--- DATASET ROWS ---
.....

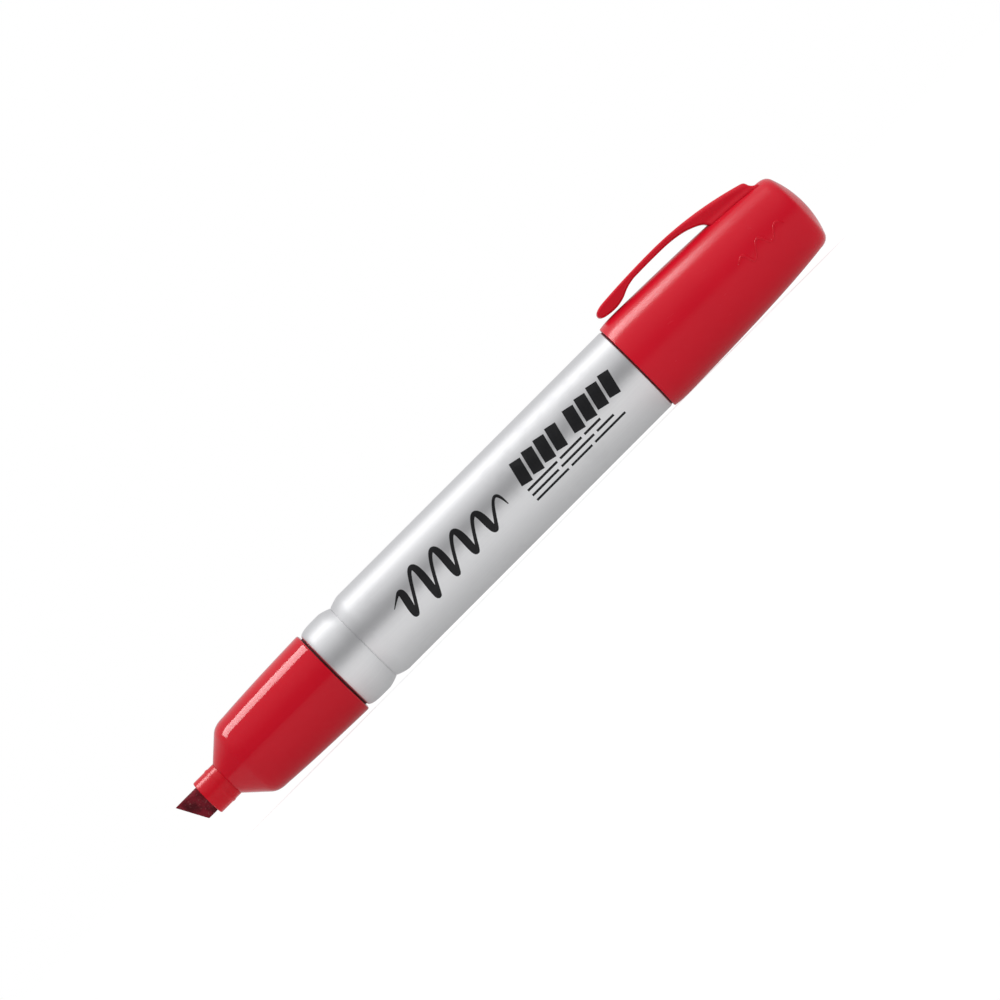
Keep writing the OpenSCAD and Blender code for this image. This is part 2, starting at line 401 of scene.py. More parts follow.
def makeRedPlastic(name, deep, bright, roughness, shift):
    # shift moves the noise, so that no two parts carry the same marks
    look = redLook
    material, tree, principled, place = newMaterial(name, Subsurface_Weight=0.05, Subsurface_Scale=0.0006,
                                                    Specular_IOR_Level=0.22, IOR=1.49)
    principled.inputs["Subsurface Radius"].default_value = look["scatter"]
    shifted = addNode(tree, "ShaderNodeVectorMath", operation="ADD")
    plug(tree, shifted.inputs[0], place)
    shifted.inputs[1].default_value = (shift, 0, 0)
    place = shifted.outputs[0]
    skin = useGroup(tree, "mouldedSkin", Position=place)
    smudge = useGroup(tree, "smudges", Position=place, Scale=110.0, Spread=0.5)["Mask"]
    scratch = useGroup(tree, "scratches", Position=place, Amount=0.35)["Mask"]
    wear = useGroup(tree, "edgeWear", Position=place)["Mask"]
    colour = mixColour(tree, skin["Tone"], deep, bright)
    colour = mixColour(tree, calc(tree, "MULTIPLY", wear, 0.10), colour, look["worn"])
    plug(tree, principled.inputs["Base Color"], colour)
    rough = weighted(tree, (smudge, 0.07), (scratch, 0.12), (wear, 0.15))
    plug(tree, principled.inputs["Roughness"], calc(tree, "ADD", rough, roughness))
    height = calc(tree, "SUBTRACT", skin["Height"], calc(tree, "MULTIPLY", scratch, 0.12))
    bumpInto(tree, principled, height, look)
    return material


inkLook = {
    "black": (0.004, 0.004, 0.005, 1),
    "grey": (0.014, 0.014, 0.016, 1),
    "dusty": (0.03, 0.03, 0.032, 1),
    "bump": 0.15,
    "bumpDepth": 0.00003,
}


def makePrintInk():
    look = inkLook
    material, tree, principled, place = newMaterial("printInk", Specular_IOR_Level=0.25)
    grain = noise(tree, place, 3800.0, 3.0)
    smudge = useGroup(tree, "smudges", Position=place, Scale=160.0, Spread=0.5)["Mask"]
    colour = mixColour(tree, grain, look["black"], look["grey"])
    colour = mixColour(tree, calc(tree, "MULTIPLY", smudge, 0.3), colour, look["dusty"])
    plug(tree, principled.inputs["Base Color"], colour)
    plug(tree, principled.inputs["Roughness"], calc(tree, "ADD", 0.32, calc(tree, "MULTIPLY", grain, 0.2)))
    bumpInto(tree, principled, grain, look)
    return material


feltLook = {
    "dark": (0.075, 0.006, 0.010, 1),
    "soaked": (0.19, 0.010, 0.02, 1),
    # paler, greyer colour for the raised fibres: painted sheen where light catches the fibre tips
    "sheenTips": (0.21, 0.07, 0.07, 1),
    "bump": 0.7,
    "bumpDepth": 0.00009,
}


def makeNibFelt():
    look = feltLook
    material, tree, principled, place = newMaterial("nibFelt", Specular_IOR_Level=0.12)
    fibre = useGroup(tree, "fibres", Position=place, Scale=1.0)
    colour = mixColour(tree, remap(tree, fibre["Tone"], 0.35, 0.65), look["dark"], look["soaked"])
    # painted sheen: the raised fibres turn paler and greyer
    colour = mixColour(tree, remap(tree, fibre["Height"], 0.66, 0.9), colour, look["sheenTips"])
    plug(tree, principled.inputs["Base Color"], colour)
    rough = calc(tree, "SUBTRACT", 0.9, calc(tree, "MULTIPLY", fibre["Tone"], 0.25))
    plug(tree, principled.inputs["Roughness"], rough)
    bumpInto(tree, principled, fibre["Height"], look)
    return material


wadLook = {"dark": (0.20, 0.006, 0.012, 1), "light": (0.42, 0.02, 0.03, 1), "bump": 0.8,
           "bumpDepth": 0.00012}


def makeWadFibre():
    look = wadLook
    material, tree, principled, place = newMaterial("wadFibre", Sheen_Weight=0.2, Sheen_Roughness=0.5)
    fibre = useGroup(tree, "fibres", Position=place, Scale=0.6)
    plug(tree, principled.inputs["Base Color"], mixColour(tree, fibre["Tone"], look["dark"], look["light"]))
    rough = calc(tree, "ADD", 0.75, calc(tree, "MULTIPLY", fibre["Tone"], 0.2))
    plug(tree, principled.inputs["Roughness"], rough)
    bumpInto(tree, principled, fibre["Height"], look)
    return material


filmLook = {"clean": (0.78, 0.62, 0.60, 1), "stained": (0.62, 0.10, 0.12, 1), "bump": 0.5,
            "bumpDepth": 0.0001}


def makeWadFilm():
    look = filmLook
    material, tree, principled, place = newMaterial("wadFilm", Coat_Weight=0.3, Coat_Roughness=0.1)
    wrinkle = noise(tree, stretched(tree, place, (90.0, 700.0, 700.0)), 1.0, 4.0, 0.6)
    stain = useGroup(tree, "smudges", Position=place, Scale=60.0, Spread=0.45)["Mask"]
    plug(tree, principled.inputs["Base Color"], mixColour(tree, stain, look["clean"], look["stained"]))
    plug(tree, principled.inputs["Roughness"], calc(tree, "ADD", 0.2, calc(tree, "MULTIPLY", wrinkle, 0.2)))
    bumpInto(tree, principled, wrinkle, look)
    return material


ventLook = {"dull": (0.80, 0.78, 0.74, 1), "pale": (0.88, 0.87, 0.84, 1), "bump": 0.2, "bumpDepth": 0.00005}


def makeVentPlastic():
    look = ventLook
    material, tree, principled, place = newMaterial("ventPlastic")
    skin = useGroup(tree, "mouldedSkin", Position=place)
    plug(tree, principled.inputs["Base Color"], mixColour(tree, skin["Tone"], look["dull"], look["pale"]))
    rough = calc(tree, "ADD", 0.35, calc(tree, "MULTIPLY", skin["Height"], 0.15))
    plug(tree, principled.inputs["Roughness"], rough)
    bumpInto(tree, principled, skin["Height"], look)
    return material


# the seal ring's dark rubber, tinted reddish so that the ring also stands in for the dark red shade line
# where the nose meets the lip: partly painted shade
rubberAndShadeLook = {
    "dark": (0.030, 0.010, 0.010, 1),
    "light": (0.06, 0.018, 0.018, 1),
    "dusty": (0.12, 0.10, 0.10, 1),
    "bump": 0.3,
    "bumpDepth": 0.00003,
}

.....

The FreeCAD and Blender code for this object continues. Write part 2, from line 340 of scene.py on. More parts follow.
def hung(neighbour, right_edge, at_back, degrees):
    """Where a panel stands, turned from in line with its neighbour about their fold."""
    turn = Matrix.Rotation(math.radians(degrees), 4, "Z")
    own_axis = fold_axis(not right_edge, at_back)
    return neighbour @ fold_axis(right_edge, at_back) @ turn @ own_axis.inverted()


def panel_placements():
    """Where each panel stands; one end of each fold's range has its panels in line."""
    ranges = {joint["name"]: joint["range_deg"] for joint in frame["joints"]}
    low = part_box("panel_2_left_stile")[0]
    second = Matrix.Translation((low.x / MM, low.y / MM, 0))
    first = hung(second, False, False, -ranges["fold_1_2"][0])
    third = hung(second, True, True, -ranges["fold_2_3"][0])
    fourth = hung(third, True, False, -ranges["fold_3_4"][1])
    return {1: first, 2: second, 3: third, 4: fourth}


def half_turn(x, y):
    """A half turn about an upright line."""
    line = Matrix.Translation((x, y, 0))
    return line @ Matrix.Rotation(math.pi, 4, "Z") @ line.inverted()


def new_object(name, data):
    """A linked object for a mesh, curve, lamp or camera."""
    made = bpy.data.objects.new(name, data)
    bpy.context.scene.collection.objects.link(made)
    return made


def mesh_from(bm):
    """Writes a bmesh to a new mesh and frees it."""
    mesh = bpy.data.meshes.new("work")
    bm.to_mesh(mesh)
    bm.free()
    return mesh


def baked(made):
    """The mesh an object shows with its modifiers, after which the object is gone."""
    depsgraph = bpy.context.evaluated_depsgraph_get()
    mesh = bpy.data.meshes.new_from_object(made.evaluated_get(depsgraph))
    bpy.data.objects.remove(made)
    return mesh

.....

--- GIVEN EXERCISE ---
Both the line with "The FreeCAD and" and the line with "return neighbour @" belong in the answer; write them out exactly, with every line between.

--- THE OUTPUT ---
The FreeCAD and Blender code for this object continues. Write part 2, from line 340 of scene.py on. More parts follow.
def hung(neighbour, right_edge, at_back, degrees):
    """Where a panel stands, turned from in line with its neighbour about their fold."""
    turn = Matrix.Rotation(math.radians(degrees), 4, "Z")
    own_axis = fold_axis(not right_edge, at_back)
    return neighbour @ fold_axis(right_edge, at_back) @ turn @ own_axis.inverted()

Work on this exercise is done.